Are you suggesting the rest of the world uses software products that
are radically different than those used in a corporate environment :)
We all use a small set of operating systems, that share the same basic
set of files. We all use the same small set of application software
and even if there is a "long tail" in application software the amount
of storage this occupies compared to the operating system and most
common applications is likely to be a very small fraction of the total
being stored.
> 2. Movies and music. In 2002, on Windows workstations in an
> office at Microsoft, there probably weren't any movies. For
> some of the probable use cases for Tahoe, movies and
> collections of music are the largest component.
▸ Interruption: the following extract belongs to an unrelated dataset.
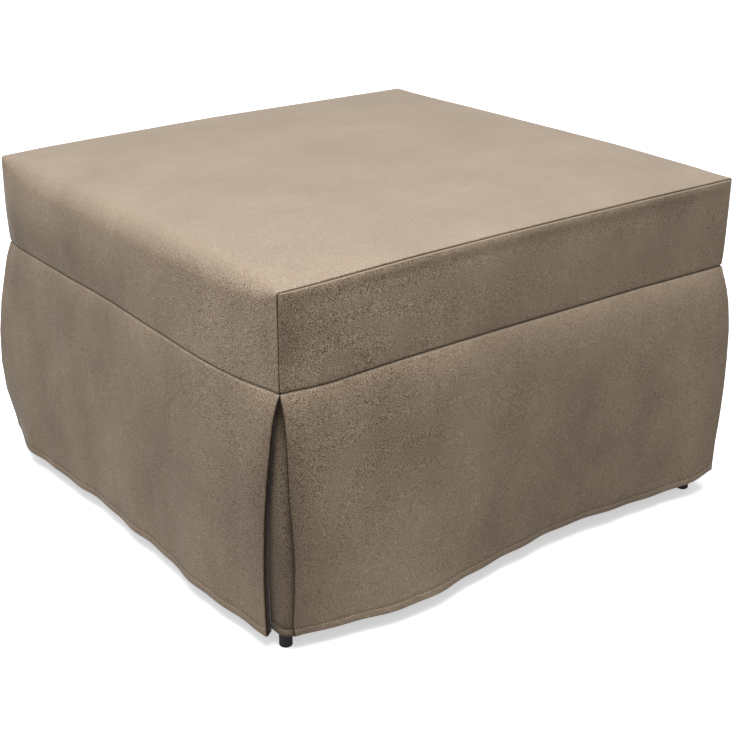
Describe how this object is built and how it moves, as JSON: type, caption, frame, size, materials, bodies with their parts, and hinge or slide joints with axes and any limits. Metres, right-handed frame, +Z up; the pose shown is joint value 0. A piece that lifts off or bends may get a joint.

The
> presence of movie files, which are large, could increase or
> decrease the proportion of savings from coalescing files,
> depending on the degree to which those files are shared
> among multiple users, which brings us to the next point:
This was actually a concern of mine when originally designing the
system, but for a different reason. At that time the large content
files we were concerned with were music. We knew that the amount of
available music was a bounded total, but at that point in time the
world had not converged on a standard set of codecs and standard
bitrates for these codecs. We worried about the fact that the same
song would end up with multiple copies in the pool because some people
would use LAME, some would use WinAMP, others a pirated Fraunhofer
codec, and none of them would use the same bitrate. This problem
still exists somewhat, but the fact that most people use only a few
packages for CD ripping, codecs have standardized, and most encoding
uses only a few standard bitrates makes the job much easier and the
storage savings to be realized significantly larger.
When it comes to movies, the fact that a lot of them are *cough*
"distributed" from a few master copies and seldom re-encoded means
that you are likely to see many copies of the same bits when it comes
to this category. DVD ripping is also a fairly standardized process,
so you win again.
Given the fact that people are not buying terabyte drives to store
their scans of Proust folios I think we can make an educated guess as
to what is taking up a lot of space on these drives and how much
duplication there is among these bits.
> 3. The Long Tail; Today there seems to be a more diverse set
> of things taking up a bigger portion of the total.
For all the talk of "the long tail" it seems that we all tend to visit
the same set of YouTube clips and archive a lot of the same
information. More info is being generated by diverse groups, but the
amount being generated still seems to be growing a lot slower than
available storage capacity. One side-effect of the long-tail is that
as groups become more diverse in their taste in information they still
tend to share the information that is specific to their interests.
You might see the storage advantages decline somewhat until you have a
significant userbase, but when considered in relation to point #2 this
is really a minor issue.
> 4. Personally-produced photos and movies. It seems like some
> of the files that people are most eager to back up and to
> share are the product of their own cameras. Such files will
> typically be shared by only one or a few users.
This is the only point I can agree upon. Personally-generated media
(which is distinct from "user-generated content") is what makes
individual systems unique. On a generic user's computer this breaks
down into three basic categories:
-Personal documents
-Photos
-"Home" movies
The size of the first is negligible. The second is large and getting
larger, and the third is probably a lot smaller than most of us
think. Photos are really the only one that will skew this result.
In conclusion I would have to say that the sky is not really falling.
The attack outlined is a known problem that can be solved in ways that
still preserve the advantages of convergent encryption.